[BEGIN]

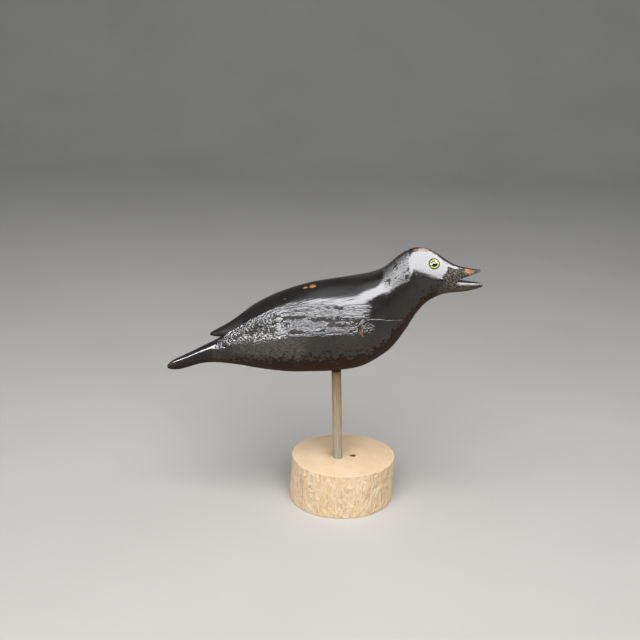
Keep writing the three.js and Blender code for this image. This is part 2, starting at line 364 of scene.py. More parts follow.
class Nodes:
    """Builds one material's nodes with few words."""

    def __init__(self, name):
        self.material = bpy.data.materials.new(name)
        self.material.use_nodes = True
        self.tree = self.material.node_tree
        self.tree.nodes.clear()
        self.shader = self.add("ShaderNodeBsdfPrincipled")
        self.link(self.shader.outputs[0], self.add("ShaderNodeOutputMaterial").inputs[0])
        self.place = self.add("ShaderNodeTexCoord").outputs["Object"]

    def add(self, kind):
        return self.tree.nodes.new(kind)

    def link(self, a, b):
        self.tree.links.new(a, b)

    def feed(self, socket, value):
        if isinstance(value, bpy.types.NodeSocket):
            self.link(value, socket)
        else:
            socket.default_value = value

    def math(self, operation, a, b=0.0, c=0.0, clamp=False):
        n = self.add("ShaderNodeMath")
        n.operation = operation
        n.use_clamp = clamp
        for socket, value in zip(n.inputs, (a, b, c)):
            self.feed(socket, value)
        return n.outputs[0]

    def mul(self, a, b):
        return self.math("MULTIPLY", a, b)

    def plus(self, a, b):
        return self.math("ADD", a, b)

    def attributes(self, *names):
        """One output for each named attribute of the mesh."""
        found = [self.add("ShaderNodeAttribute") for _ in names]
        for n, name in zip(found, names):
            n.attribute_name = name
        return [n.outputs["Fac"] for n in found]

    def stretch(self, scale):
        n = self.add("ShaderNodeMapping")
        self.link(self.place, n.inputs["Vector"])
        n.inputs["Scale"].default_value = scale
        return n.outputs[0]

    def texture(self, kind, scale, **values):
        n = self.add(kind)
        self.link(self.stretch(scale), n.inputs["Vector"])
        set_inputs(n, values)
        return n

    def noise(self, size, detail, rough, scale=(1, 1, 1), warp=0.0):
        n = self.texture("ShaderNodeTexNoise", scale, Scale=size, Detail=detail, Roughness=rough,
                         Distortion=warp)
        return n.outputs["Fac"]

    def brush(self):
        """Fine strokes along X, as a brush or the fibres of the wood leave them."""
        return self.noise(1, 4, 0.6, (60, 900, 900))

    def bands(self, scale, size, warp, detail, detail_size):
        """Wavering bands across Y."""
        n = self.texture("ShaderNodeTexWave", scale, Scale=size, Distortion=warp, Detail=detail,
                         Detail_Scale=detail_size)
        n.wave_type = "BANDS"
        n.bands_direction = "Y"
        return n.outputs["Fac"]

    def ramp(self, value, *stops):
        """stops are (position, grey or colour) pairs."""
        n = self.add("ShaderNodeValToRGB")
        self.feed(n.inputs[0], value)
        ramp = n.color_ramp
        while len(ramp.elements) < len(stops):
            ramp.elements.new(0.5)
        for element, (position, colour) in zip(ramp.elements, stops):
            element.position = position
            element.color = rgba(colour)
        return n.outputs[0]

    def mix(self, factor, a, b, how="MIX"):
        n = self.add("ShaderNodeMix")
        n.data_type = "RGBA"
        n.blend_type = how
        self.feed(n.inputs[0], factor)
        for socket, value in ((n.inputs[6], a), (n.inputs[7], b)):
            self.feed(socket, rgba(value))
        return n.outputs[2]

    def swing(self, value, amount):
        """A noise, which lies round a half, as a swing round zero."""
        return self.mul(self.math("SUBTRACT", value, 0.5), amount)

    def bump(self, height, distance, strength, under=None):
        n = self.add("ShaderNodeBump")
        self.feed(n.inputs["Height"], height)
        n.inputs["Distance"].default_value = distance
        self.feed(n.inputs["Strength"], strength)
        if under is not None:
            self.link(under, n.inputs["Normal"])
        return n.outputs[0]

    def finish(self, colour, roughness, normal=None, **plain):
        """Feeds the shader. plain holds the values that are the same all over."""
        self.feed(self.shader.inputs["Base Color"], rgba(colour))
        self.feed(self.shader.inputs["Roughness"], roughness)
        if normal is not None:
            self.link(normal, self.shader.inputs["Normal"])
        set_inputs(self.shader, plain)
        return self.material


# Materials

def paint_material():
    """Black gloss paint brushed over carved wood, with the grain showing in it, worn to the wood."""
    n = Nodes("black_paint")
    wear, thin_paint_and_reflection, rasp, comb = n.attributes("wear", "thin_paint_and_reflection", "rasp", "comb")
    matt, nick_and_highlight, dust = n.attributes("matt", "nick_and_highlight", "dust")
    grain = n.bands((0.12, 1, 1), 150, warp=9.0, detail=2.0, detail_size=0.35)
    brush = n.brush()
    cross = n.noise(1, 3, 0.6, (900, 900, 70))
    blotch = n.noise(45, 4, 0.6)
    grit = n.noise(1400, 2, 0.6)
    gouges = n.noise(520, 1, 0.5, (0.8, 1, 1), 0.3)
    streaks = n.noise(340, 3, 0.62, (0.1, 1, 1), 0.3)
    chips = n.noise(420, 4, 0.65, (0.6, 1, 1))
    worn = n.math("MULTIPLY_ADD", chips, 1.7, n.math("SUBTRACT", wear, 1.45))
    bare = n.math("MULTIPLY", worn, 5.0, clamp=True)
    rubbed = n.math("MULTIPLY_ADD", worn, 3.0, 0.7, clamp=True)
    rubbed = n.mul(rubbed, n.math("MULTIPLY", wear, 3.0, clamp=True))
    fibre = n.noise(1, 3, 0.6, (30, 500, 500))
    wood = n.ramp(fibre, (0.3, (0.08, 0.024, 0.004)), (0.7, (0.26, 0.080, 0.012)))
    black = n.ramp(blotch, (0.3, (0.006, 0.0055, 0.005)), (0.75, (0.020, 0.018, 0.015)))
    # Brown where the paint is thin, and on the faces turned down a painted warm reflection from below.
    brown = n.ramp(brush, (0.3, (0.010, 0.0035, 0.0015)), (0.75, (0.045, 0.012, 0.004)))
    see = n.mul(thin_paint_and_reflection, n.ramp(n.noise(90, 4, 0.6, (0.5, 1, 1)), (0.3, 0.35), (0.75, 1.0)))
    colour = n.mix(see, black, brown)
    film = n.ramp(n.noise(520, 5, 0.75, (0.45, 1, 1)), (0.38, 0.0), (0.68, 1.0))
    colour = n.mix(n.mul(dust, film), colour, (0.11, 0.097, 0.080))
    colour = n.mix(rubbed, colour, (0.07, 0.02, 0.008))
    colour = n.mix(bare, colour, wood)
    # Pale nicks in the paint; on the crown this pale colour is also a painted highlight on the worn
    # wood.
    colour = n.mix(n.mul(nick_and_highlight, n.ramp(chips, (0.42, 0.1), (0.58, 1.0))), colour, (0.46, 0.36, 0.25))
    rough = n.ramp(brush, (0.3, 0.13), (0.8, 0.21))
    rough = n.mix(matt, rough, 0.85)
    rough = n.mix(thin_paint_and_reflection, rough, 0.25)
    rough = n.mix(bare, rough, 0.95)
    height = n.bump(grain, 0.00012, n.math("MULTIPLY_ADD", comb, 0.9, 0.2))
    height = n.bump(streaks, 0.0026, comb, height)
    height = n.bump(brush, 0.0002, 0.5, height)
    height = n.bump(cross, 0.0001, 0.35, height)
    height = n.bump(gouges, 0.0028, rasp, height)
    height = n.bump(grit, 0.0003, n.math("MULTIPLY_ADD", matt, 0.9, 0.1), height)
    height = n.bump(bare, 0.0002, 0.4, height)
    return n.finish(colour, rough, height, IOR=1.52)


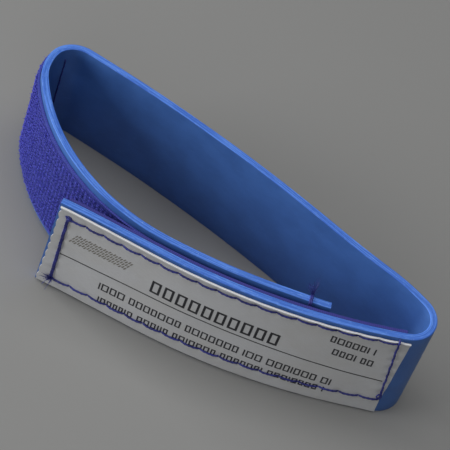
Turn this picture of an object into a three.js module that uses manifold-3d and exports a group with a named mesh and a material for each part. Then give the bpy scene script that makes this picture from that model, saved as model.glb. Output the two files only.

[END]

Print only the lines from the top of the data above down to the line holding "one material's nodes", inclusive.

PROBLEM SOLUTION:
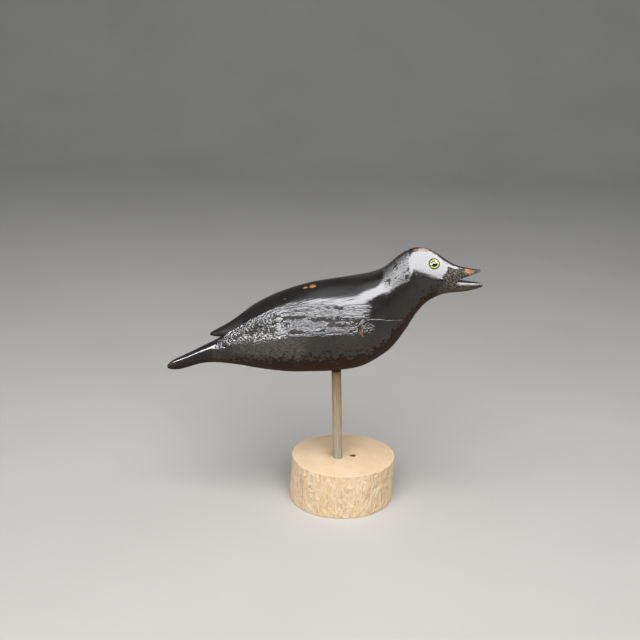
Keep writing the three.js and Blender code for this image. This is part 2, starting at line 364 of scene.py. More parts follow.
class Nodes:
    """Builds one material's nodes with few words."""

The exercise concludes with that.